Memphis police investigate remains of three children found in wooded area
A dog walker’s March 8 tip led police to remains believed to be three children, ages 3 to 7, in Hickory Hill, possibly there for years.

The discovery in Hickory Hill has turned into an investigation into how the remains of three young children could have stayed hidden in southeast Memphis for so long. Police say the bones may have been in the wooded area near Ridge Meadow Parkway and Ridgeway Road for years, with no identification yet for the children.
The case began on March 8, 2026, after a person walking a dog reported what appeared to be a human skull. Memphis police and the Shelby County Medical Examiner’s Office then searched the area over the following days and weeks, widening the effort in and around a wooded stretch that also included a drainage area. Investigators later recovered two skulls and 14 bones, and police said no other items beyond bone fragments had been found.
Memphis Police Chief Cerelyn “CJ” Davis said the remains are believed to be those of three children between the ages of 3 and 7. Davis, who has led the department since 2021 and is the city’s first female police chief, said the scene remains under investigation. The FBI is assisting Memphis police as detectives work to determine whether the deaths were homicides and whether the remains match any missing children cases.

The location deepens the concern. Hickory Hill is a large neighborhood in southeast Memphis, and the recovery site sits near roads, drainage systems and residential areas where activity might be expected to expose a burial or concealment site. Instead, investigators are now trying to reconstruct how remains of such young children could have gone undetected in a public area long enough for police to describe them as possibly there for a few years.

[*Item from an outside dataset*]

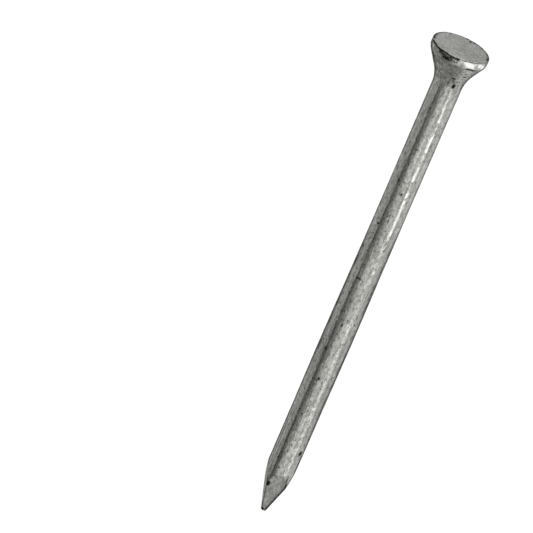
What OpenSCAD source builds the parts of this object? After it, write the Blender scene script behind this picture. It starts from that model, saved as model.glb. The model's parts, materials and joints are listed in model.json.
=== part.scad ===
// Galvanised steel nail: round wire, cold-headed to a flat face with a
// cone-shaped underside, and cut to a four-sided point with a blunt tip.
// The origin is the centre of the head's flat face. The shank runs down
// from it along -Z, and the point's facets face -Y, +Y, -X and +X.

/* [Shank] */
// Diameter of the shank, measured over the zinc
shank_d = 2.8; // [2.4:0.1:3.2]
// Overall length, from the head's flat face to the tip
nail_l = 50; // [30:1:80]

/* [Head] */
// Diameter of the head, measured over the zinc
head_d = 5.6; // [5.2:0.1:6.4]
// Depth of the upright rim, from the flat face to the cone
rim_h = 0.75; // [0.5:0.05:1.2]
// Radius that rounds the edge of the flat face
edge_r = 0.15; // [0.1:0.05:0.3]
// Slope of the cone-shaped underside, from the nail's axis
seat_slope = 30; // [25:1:40]
// Radius of the hollow neck where the cone runs into the shank
neck_r = 3.6; // [1:0.2:3.6]

/* [Point] */
// Slope of the front and back facets, from the nail's axis
front_slope = 15; // [12:0.5:18]
// Slope of the left and right facets, from the nail's axis
side_slope = 13.5; // [12:0.5:18]
// Width of the blunt square tip
tip_w = 0.4; // [0.2:0.1:0.8]

/* [Coating] */
// Thickness of the zinc
zinc_t = 0.05; // [0.02:0.01:0.08]

/* [Hidden] */
$fn = 96;
shank_r = shank_d / 2;
head_r = head_d / 2;
// Where the cone would meet the shank if the neck were a sharp corner
cone_foot_z = -rim_h - (head_r - shank_r) / tan(seat_slope);
// Where the neck's hollow starts on the shank
neck_z = cone_foot_z - neck_r * tan(seat_slope / 2);
// Chords that stand for the rounded edge and for the neck's hollow
edge_steps = 6;
neck_steps = 16;
// The cutting blocks reach well past the shank on every side
block_w = 4 * shank_d;
block_l = nail_l;

// Points along an arc about [x, y], with both ends
function arc(x, y, r, from, to, steps) =
    [for (i = [0:steps])
        let (a = from + (to - from) * i / steps)
            [x + r * cos(a), y + r * sin(a)]];

// Half of the round outline from the face to the tip, drawn in by inset
module half_outline(inset) {
    // How far the corner of rim and cone rises when both are drawn in
    rim_rise = inset * tan(seat_slope / 2);
    polygon(concat(
        [[0, -inset]],
        arc(head_r - edge_r, -edge_r, edge_r - inset, 90, 0, edge_steps),
        [[head_r - inset, -rim_h + rim_rise]],
        arc(shank_r + neck_r, neck_z, neck_r + inset,
            180 - seat_slope, 180, neck_steps),
        [[shank_r - inset, inset - nail_l], [0, inset - nail_l]]
    ));
}

// Block that cuts one facet, facing +X before it is turned
module facet_block(slope, inset) {
    translate([tip_w / 2 - inset / cos(slope), 0, -nail_l])
        rotate([0, slope, 0])
            translate([0, -block_w / 2, -block_l / 2])
                cube([block_w, block_w, block_l]);
}

// The whole nail's form, drawn in by inset all round
module nail_form(inset) {
    difference() {
        rotate_extrude() half_outline(inset);
        for (turn = [0, 180]) {
            rotate([0, 0, turn]) facet_block(side_slope, inset);
            rotate([0, 0, turn + 90]) facet_block(front_slope, inset);
        }
    }
}

// Steel inside the zinc: head, shank and point in one piece of wire
module steel_nail() {
    color([0.42, 0.42, 0.41]) nail_form(zinc_t);
}

// Closed skin of zinc all round the steel
module galvanised_coating() {
    color([0.62, 0.62, 0.60])
        difference() {
            nail_form(0);
            nail_form(zinc_t);
        }
}

steel_nail();
galvanised_coating();
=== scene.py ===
import json
import math

import bpy
import numpy as np
from mathutils import Matrix, Vector


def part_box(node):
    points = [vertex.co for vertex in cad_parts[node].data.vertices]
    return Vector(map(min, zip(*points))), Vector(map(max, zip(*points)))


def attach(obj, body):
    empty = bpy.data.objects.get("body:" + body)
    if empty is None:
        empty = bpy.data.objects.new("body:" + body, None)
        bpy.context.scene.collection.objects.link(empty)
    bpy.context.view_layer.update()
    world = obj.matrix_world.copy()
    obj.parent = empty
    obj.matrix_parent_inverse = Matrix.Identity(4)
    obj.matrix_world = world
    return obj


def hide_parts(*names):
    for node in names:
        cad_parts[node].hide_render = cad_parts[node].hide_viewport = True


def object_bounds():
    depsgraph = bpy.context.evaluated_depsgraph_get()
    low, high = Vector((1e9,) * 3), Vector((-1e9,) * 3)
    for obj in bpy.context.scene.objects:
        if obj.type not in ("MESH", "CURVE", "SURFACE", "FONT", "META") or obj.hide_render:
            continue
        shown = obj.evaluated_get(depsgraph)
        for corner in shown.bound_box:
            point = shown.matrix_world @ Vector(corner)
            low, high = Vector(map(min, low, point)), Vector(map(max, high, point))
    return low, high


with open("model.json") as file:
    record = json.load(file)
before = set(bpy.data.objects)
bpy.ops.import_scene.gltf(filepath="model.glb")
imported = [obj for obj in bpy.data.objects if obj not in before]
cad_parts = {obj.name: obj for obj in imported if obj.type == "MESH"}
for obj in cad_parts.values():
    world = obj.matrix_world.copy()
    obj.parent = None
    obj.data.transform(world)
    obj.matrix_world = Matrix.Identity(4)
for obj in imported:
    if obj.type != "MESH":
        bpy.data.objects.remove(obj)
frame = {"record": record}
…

For Shelby County authorities, the case now depends on forensic work as much as field search efforts. The medical examiner’s office is handling the recovery process, while Memphis homicide investigators and federal agents try to identify the children and establish when and how they died. Until then, the case stands as a stark failure of detection, reporting and oversight in a place where someone finally noticed what had apparently been hidden in plain sight.